Si les domestiques de la maison sont d’accord avec les auteurs du crime sur le sort de la victime, ils deviennent complices par le laisser faire ; mais ils enveloppent dans cette même surveillance active, et impossible à prendre en défaut, les autres membres de la famille qu’ils ont résolu d’épargner.

Cette sûreté d’œil et de main, que déploient les nègres dans ces épouvantables occasions, est la cause du silence qu’ils gardent sur le crime. S’il s’accomplit, c’est que tout le monde est complice ; mais il suffit quelquefois d’une volonté énergique pour qu’il échoue.

Ce même dévouement se rencontre dans les grandes occasions de révolte à main armée des nuits de Noël, dont le but a toujours été le massacre des blancs. — La nuit de Noël est une date cabalistique pour les nègres. Une sorcière leur avait prédit, dans des temps bien reculés, que c’est ce jour-là qu’ils conquerraient leur liberté.

Presque tous ces complots formidables ont échoué devant l’affection de quelque esclave qui avait un maître à sauver, à épargner, et qui le venait prévenir en secret.

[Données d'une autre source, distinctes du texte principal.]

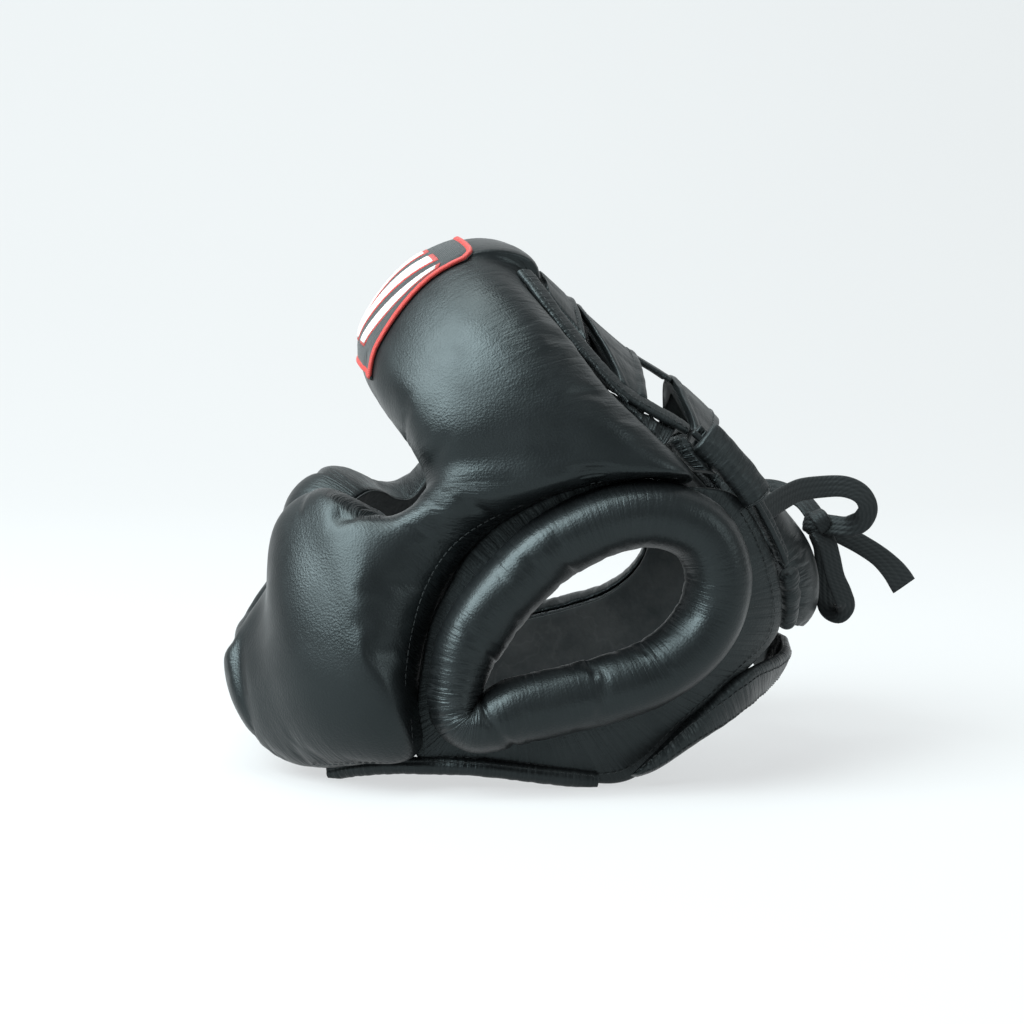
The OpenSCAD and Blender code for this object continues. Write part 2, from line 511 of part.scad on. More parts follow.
worn_to_standing() face_cover();
worn_to_standing() face_lining();
worn_to_standing() forehead_foam();
worn_to_standing() chin_foam();
worn_to_standing() forehead_patch();
worn_to_standing() crown_front_flap();
worn_to_standing() crown_cross_strap();
worn_to_standing() crown_centre_strap();
worn_to_standing() crown_rear_flap();
worn_to_standing() back_pad_cover();
worn_to_standing() back_pad_foam();
worn_to_standing() back_pad_lining();
worn_to_standing() nape_strap();
worn_to_standing() nape_stub();
worn_to_standing() hook_patch();
worn_to_standing() loop_patch();
worn_to_standing() cheek_foam_left();
worn_to_standing() cheek_foam_right();
worn_to_standing() side_panel();  // side_panel_left
worn_to_standing() right_hand() side_panel();  // side_panel_right
worn_to_standing() side_lining();  // side_lining_left
worn_to_standing() right_hand() side_lining();  // side_lining_right
worn_to_standing() ear_ring_cover();  // ear_ring_cover_left
worn_to_standing() right_hand() ear_ring_cover();  // ear_ring_cover_right
worn_to_standing() ear_ring_foam();  // ear_ring_foam_left
worn_to_standing() right_hand() ear_ring_foam();  // ear_ring_foam_right
worn_to_standing() crown_gusset();  // crown_gusset_left
worn_to_standing() right_hand() crown_gusset();  // crown_gusset_right
worn_to_standing() crown_band();  // crown_band_left
worn_to_standing() right_hand() crown_band();  // crown_band_right
worn_to_standing() side_wedge();  // side_wedge_left
worn_to_standing() right_hand() side_wedge();  // side_wedge_right
worn_to_standing() upper_sleeve();  // upper_sleeve_left
worn_to_standing() right_hand() upper_sleeve();  // upper_sleeve_right
worn_to_standing() rear_roll();  // rear_roll_left
worn_to_standing() right_hand() rear_roll();  // rear_roll_right
worn_to_standing() rear_piping();  // rear_piping_left
worn_to_standing() right_hand() rear_piping();  // rear_piping_right
worn_to_standing() lower_sleeve();  // lower_sleeve_left
worn_to_standing() right_hand() lower_sleeve();  // lower_sleeve_right
jaw_binding();  // jaw_binding_left
right_hand() jaw_binding();  // jaw_binding_right
lace_left();
lace_right();
lace_loop();
lace_tail();
lace_knot();
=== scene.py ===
import json
import math
import bpy
import bmesh
import numpy as np
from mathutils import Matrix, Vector

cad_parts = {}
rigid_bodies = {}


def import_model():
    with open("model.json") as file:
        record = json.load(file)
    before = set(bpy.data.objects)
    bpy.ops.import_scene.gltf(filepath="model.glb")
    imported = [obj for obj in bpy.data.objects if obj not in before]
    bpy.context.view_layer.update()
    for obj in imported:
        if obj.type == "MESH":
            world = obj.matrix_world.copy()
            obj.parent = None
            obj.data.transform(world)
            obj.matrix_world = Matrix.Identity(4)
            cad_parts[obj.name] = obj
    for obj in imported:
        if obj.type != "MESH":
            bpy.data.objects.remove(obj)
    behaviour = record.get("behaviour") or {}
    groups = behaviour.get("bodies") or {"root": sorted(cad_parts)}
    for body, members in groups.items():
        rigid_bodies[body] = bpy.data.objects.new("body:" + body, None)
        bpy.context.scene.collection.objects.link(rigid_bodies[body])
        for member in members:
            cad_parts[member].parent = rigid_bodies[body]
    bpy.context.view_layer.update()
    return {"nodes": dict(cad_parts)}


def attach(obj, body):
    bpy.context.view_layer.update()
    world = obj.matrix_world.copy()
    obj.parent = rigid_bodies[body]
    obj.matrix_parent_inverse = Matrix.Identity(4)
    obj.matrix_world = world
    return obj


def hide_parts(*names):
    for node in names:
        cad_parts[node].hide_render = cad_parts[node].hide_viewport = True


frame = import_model()
ROOT, STRAP = "headgear", "nape_strap"

# ---- Camera, at the photograph's angle ----
LEAN, STAND_X, STAND_Z = math.radians(28), -5.9, 99.0
azimuth, elevation = math.radians(2.5), math.radians(6)
back = Vector((-math.sin(azimuth) * math.cos(elevation), -math.cos(azimuth) * math.cos(elevation),
               math.sin(elevation)))
camera = bpy.data.objects.new("camera", bpy.data.cameras.new("camera"))
bpy.context.scene.collection.objects.link(camera)
camera.location = Vector((STAND_X, 0, STAND_Z)) * 0.001 + back
camera.rotation_mode = "QUATERNION"
camera.rotation_quaternion = (-back).to_track_quat("-Z", "Y")
camera.data.lens = 84.4
camera.data.sensor_width = 36
camera.data.clip_start = 0.05
bpy.context.scene.camera = camera


# ---- Curves and fields on arrays; lengths in millimetres, worn position, until stand() ----
def stand(p):
    """Worn position in millimetres to the row frame in metres: the headgear leans back onto its jaw edges."""
    c, s = math.cos(LEAN), math.sin(LEAN)
    return np.stack([p[..., 0] * c + p[..., 2] * s + STAND_X, p[..., 1],
                     p[..., 2] * c - p[..., 0] * s + STAND_Z], -1) * 0.001


def catmull(a, b, c, d, t):
    return 0.5 * (2 * b + (c - a) * t + (2 * a - 5 * b + 4 * c - d) * t * t
                  + (3 * b - a - 3 * c + d) * t ** 3)


def open_curve(p, n):
    p = np.asarray(p, float)
    last = len(p) - 1
    rows = [catmull(p[max(i - 1, 0)], p[i], p[i + 1], p[min(i + 2, last)], k / n)
            for i in range(last) for k in range(n)]
    return np.array(rows + [p[-1]])


def closed_curve(p, n):
    p = np.asarray(p, float)
    m = len(p)
    return np.array([catmull(p[i - 1], p[i], p[(i + 1) % m], p[(i + 2) % m], k / n)
                     for i in range(m) for k in range(n)])


def smoothstep(x):
    x = np.clip(x, 0, 1)
    return x * x * (3 - 2 * x)


def field(x, y, seed):
    """Smooth noise from 0 to 1 on a lattice of unit cells."""
    table = np.random.RandomState(seed).rand(64, 64)
    i, j = np.floor(x).astype(int), np.floor(y).astype(int)
    u, v = smoothstep(x - i), smoothstep(y - j)
    at = lambda a, b: table[a % 64, b % 64]
    return ((at(i, j) * (1 - u) + at(i + 1, j) * u) * (1 - v)
            + (at(i, j + 1) * (1 - u) + at(i + 1, j + 1) * u) * v)


def creases(along, off, wave, seed):
    """0 on the puffs, 1 in the narrow creases across the seam; along and off are distances in millimetres."""
    n = (0.65 * field(along / wave, off / (5 * wave), seed)
         + 0.35 * field(along / wave * 2.1, off / (3 * wave), seed + 1))
    return (1 - np.abs(2 * n - 1)) ** 4


def along_path(p, closed=False):
    q = np.roll(p, -1, 0) if closed else p[1:]
    steps = np.linalg.norm(q - p[:len(q)], axis=-1)
    return np.concatenate([[0], np.cumsum(steps)])


def near(value, centre, width):
    return np.exp(-((value - centre) / width) ** 2)


def unit(v):
    return v / np.maximum(np.linalg.norm(v, axis=-1, keepdims=True), 1e-12)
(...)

Là il n’y a pas, comme dans les cas d’empoisonnement, de précautions à prendre et de surveillance possible à exercer ; les coups sont directs, instantanés ; on ne peut les parer qu’en les dénonçant à l’avance. L’esclave fidèle n’hésite pas, alors, à le faire.

Ces dévouements isolés des esclaves, flottant au-dessus de la haine impitoyable que la race noire a vouée à la race blanche, est la sauvegarde de celle-ci. La lutte en nombre, en ruses, en moyens puissants et cachés de destruction, était impossible.

Il fallait un contre-poids à cette force brutale. Il est dans l’affection partielle de certains nègres pour leurs maîtres.



  1. Le doublon est une pièce d’or qui vaut 86 fr. 40 c.